I have seen some unbelievable things happening in classrooms over the last year, and I want nothing more than to share those. So here are my top 5 things I loved doing last year and can't wait to do more of this year. Oh, and I added one more because, well... I wanted to.
5. Connect with another country, another culture!
We have been lucky enough to connect with classrooms across the globe, but sometimes it is easy to explore Mystery Hangout after Mystery Hangout and teachers forget that hangouts can be used for so many content-specific collaborations. This 6th grade class connected with a class is Brazil to each discuss natural wonders in their ecosystems and explain the effects if elements of their ecosystems were to change. It was powerful because they were digging deep into their content while connecting, engaging, and learning with students from a different culture and background.

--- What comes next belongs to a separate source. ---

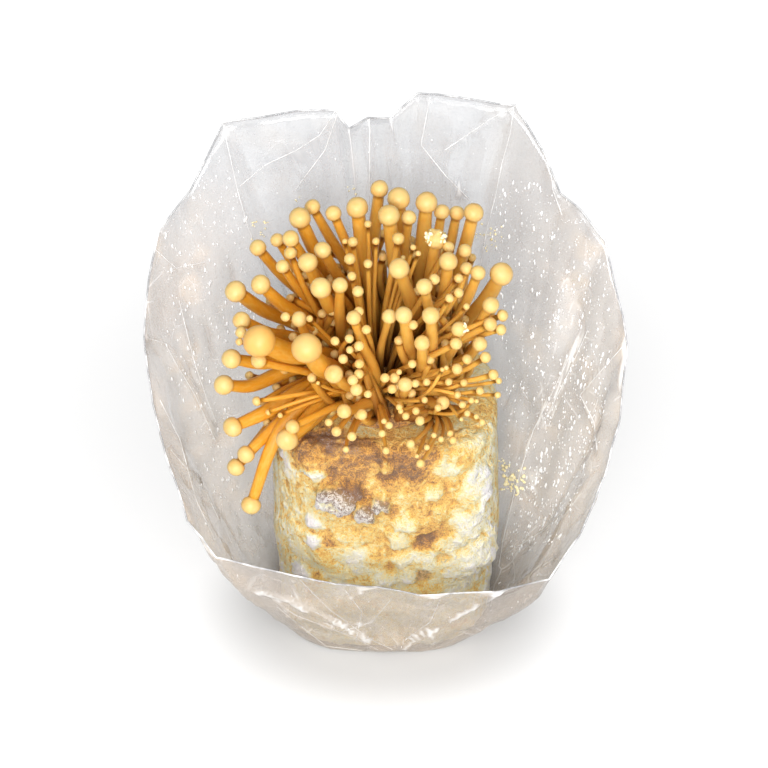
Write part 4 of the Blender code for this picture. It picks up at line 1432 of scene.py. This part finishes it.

4. Green Screen Something!
Using a green screen is a super easy and cheap way to engage students in content, creation, and creativity. We've had high school PSA's on drug use and digital citizenship, and we've also had elementary students create weather reports or social studies projects. All it takes is a painted green wall (or even a plastic tablecloth or piece of fabric) and a $5 Do Ink on iPads. It's so easy that second graders are recording each other!
At this point it seems like everyone has tried a Breakout box with their students, but if you haven't, it's a must! Students reviewed novels, digital citizenship, and content areas galore. Using the box, they even practiced teamwork, cooperation, and critical thinking. Our staff even used it for teambuilding and professional development. From kindergartners to seniors in high school, a breakout box gets students engaged and active in their learning.
2. Plotting Points Battleship
This is one my favorite ideas we came up with last year. I had a 6th grade math teacher that wanted to practice plotting coordinate pairs in all four quadrants, so we developed this game of Battleship. On a graph, students plotted the points of their ships before the hangout call was made. A google doc was shared between a pair of students in one classroom and a pair in our classroom. Just like Battleship, students had to guess their coordinate of their opponents' ships. In the shared doc, students responded with hit or miss. -15 to 15 was super tricky and took a long time, but they loved watching the reactions of the teams on the hangout as they played! We have also tried this with just quadrant one and it's just as fun! Prepare to sink those ships as students plot an unbelievable amount of points in a short period of time!
1. Integrate Coding into Your Content!
Whether studying main idea/supporting details in 2nd grade or translations and rotations in geometry, there are constant ways to integrate coding into your core content curriculum. I hear all too often that there isn't time for things like coding, but when integrated into your content area, you are providing students core curriculum, basic coding, and critical thinking skills that will serve them well long from now.
+1 Print Something in 3D!
If your school has the capability, try to brainstorm ways for students in all grades and all contents to utilize the 3D printer. Our second graders designed and printed wheels for a science experience in which they were learning about motion, friction, and gravity. Our third graders created buildings that must be comprised of a variety of 3D shapes that they must identify and measure. Our high school geometry class used old building records and live measurements to build a scale model replication of our downtown area including the original Indiana courthouse. Students are capable of these types of creations and they are excited and actively involved in the learning process.